Keeping an Open Mind at Audition Doctor

CRW_4973In an article in The Times, Emma Rice – new artistic director of the Globe – stated that “she would like to aim for a 50-50 split between roles for actors and actresses at the Globe, despite female characters being a minority in Shakespeare’s work.”

“There is a target,” she said. “I’d love for it to be 50-50. There’s no reason why Gloucester [in King Lear] can’t be a woman. If anyone can bend gender, it’s Shakespeare.”

The article cited the examples of Fiona Shaw as Richard II at the National Theatre, Phyllida Lloyd’s all-female productions of The Taming of the Shrew at the Globe in 2003 and Julius Caesar at the Donmar Warehouse in 2012, as well as Maxine Peake’s Hamlet at the Manchester Royal Exchange in 2014.

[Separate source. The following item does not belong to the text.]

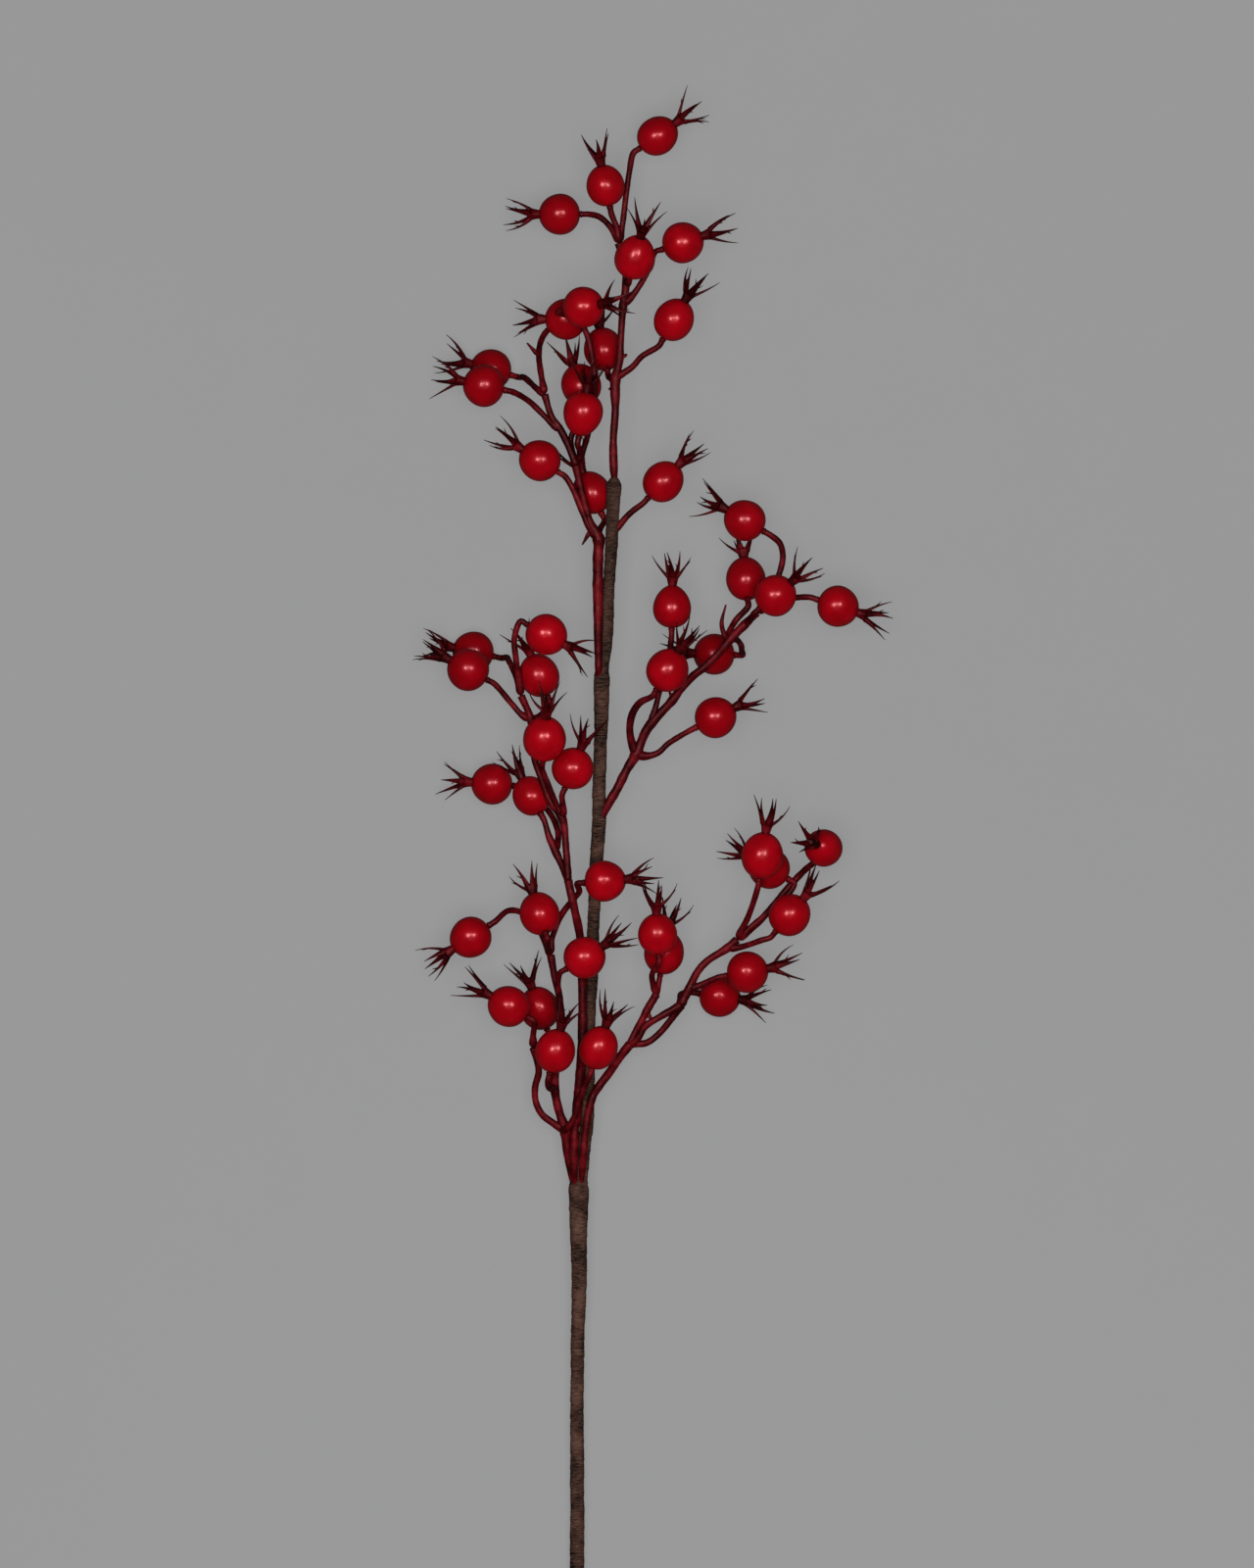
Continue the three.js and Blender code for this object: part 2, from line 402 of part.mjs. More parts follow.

While the film industry is famed for its conservative outlook on gender and race – (see Idris Elba’s recent speech on the lack of diversity in television here), theatre is where unconventional casting is allowing actors and directors to explore more radical avenues.

In an earlier interview for BAFTA, Idris Elba also advised young actors to keep an open mind both in terms of approaching characters and in terms of approaching their career.

“Keep an open mind. This may seem like an obvious thing, but you are the vessel and then on top of you and added into you are these personalities that you have to portray…Throw away any ideas you’ve got and start building a character from the beginning.

[Also], some actors starting out have this idea that they want to be movie stars and on TV but I started out in theatre and ended up in television…The theatre route just opened doors for me. As an actor you can do voiceovers, read scripts, read plays. Get as involved as you can without being too choosy about the kind of work that you do. It’s just really great to get your performance and creativity out.

Many actors have found that Audition Doctor have given them the opportunity to get their creativity out. Whether they are preparing for auditions or between jobs, the work that comes out of the sessions is vital for keeping their options open. Elba went onto advise young actors to “have an attention to detail” when it came to observing the emotional and psychological reactions of human beings.

Audition Doctor allows actors to put their observations and creativity into practice. The sessions are focused and at times exacting, however, all of Tilly’s students have credited the ambitious level of preparation that is expected of them as being an integral part of their development as an actor.

Many drama school candidates and professional actors attend Audition Doctor sessions in an attempt to unravel Shakespeare. For some of those applying to drama school, Shakespeare represents a hurdle to overcome as opposed to a weapon in their arsenal.

However, it is clear that Shakespeare plays are increasingly giving actors more opportunities to play the atypical and avoid being pigeon-holed. Competition for these kinds of roles is fierce and many have found that the space, time and guidance that Audition Doctor provides is an integral part of their preparation to getting the part.